Very cool local problem. The answer is $2 \tbinom{n+1}{3}$, attained by coloring the staircase underneath the diagonal black, which sets \[ (a_i, b_i)=(n+1-i, n-i). \]In order to show that this is optimal, we induct on $n$. We ``smooth" a general configuration into a Young tableau via the following process. Rearrange the rows and columns so that they are weakly decreasing, and note that the value of $\small\sum a_ib_i$ does not decrease per the rearrangement inequality. Repeatedly switch a white square and black square in a row such that the white square is on the left side of the black square, which eventually results in a Young tableau. Again note that $\small\sum a_ib_i$ does not decrease per the rearrangement inequality. We proceed by induction on $n$. The base case $n=1$ is trivially true, as we would then have $a_1b_1=0$. For the inductive step, delete the Young tableau $\{n, 1, 1, \ldots, 1\}$ with $n$ rows.

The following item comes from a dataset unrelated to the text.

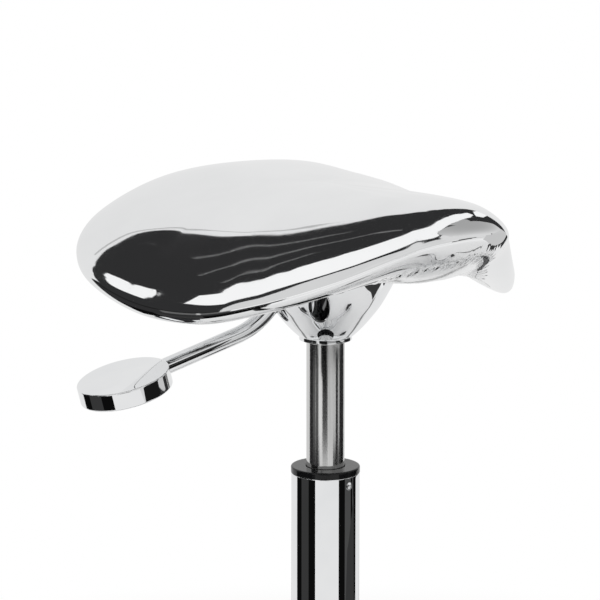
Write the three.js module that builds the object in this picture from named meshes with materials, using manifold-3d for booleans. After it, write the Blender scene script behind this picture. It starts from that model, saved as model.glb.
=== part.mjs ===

Then the resulting configuration (which is the $n-1$ case) has a $\small\sum a_ib_i$ of at most $n(n-1)$ less, and we conclude by inducting down. Remark: The notion of inducting on grids by generalizing to Young tableaux is a very useful trick, and is also utilized in Shortlist 2017 C8.

The answer is $$2{n+1\choose 3}=0\cdot 1+1\cdot 2\dots+(n-1)n.$$ This is achieved by having everything on or above the main diagonal be $1$s and everything below be $0$s. Call a configuration $\emph{optimal}$ if it achieves the largest possible value. Claim: There exists an optimal configuration with a row having all $1$s or a column having all $0$s. Suppose no such configuration exists, take an optimal configuration. Next to each row, write the number of $1$s, and next to each column write the number of $0$s. Take one of the maximum labels, WLOG say it's the first row. Then, converting the entire first column other than the top left into $0$s does not decrease the value of the configuration, since $a_1$ is maximum. This is still an optimal configuration. The first column now has a value of $n-1$, which under our assumption is a maximum. Thus, repeat the same argument to convert the first row (other than the top left) to $1$s, retaining optimality. In this configuration, the top row is all $1$s except for possibly the top left, the left column is all $0$s except for possibly the top left. Thus we have shown the claim. Furthermore, the full 1 row/full 0 column is obviously a maximal one, so apply the same process again to convert the corresponding row or column to the other color as well. Thus, one row is full 1s, and one column is full 0s other than the one tile it shares. Thus, $f(n)\leq n(n-1)+f(n-1)$, and by induction we are done as the answer for $n=1$ is clearly $0$.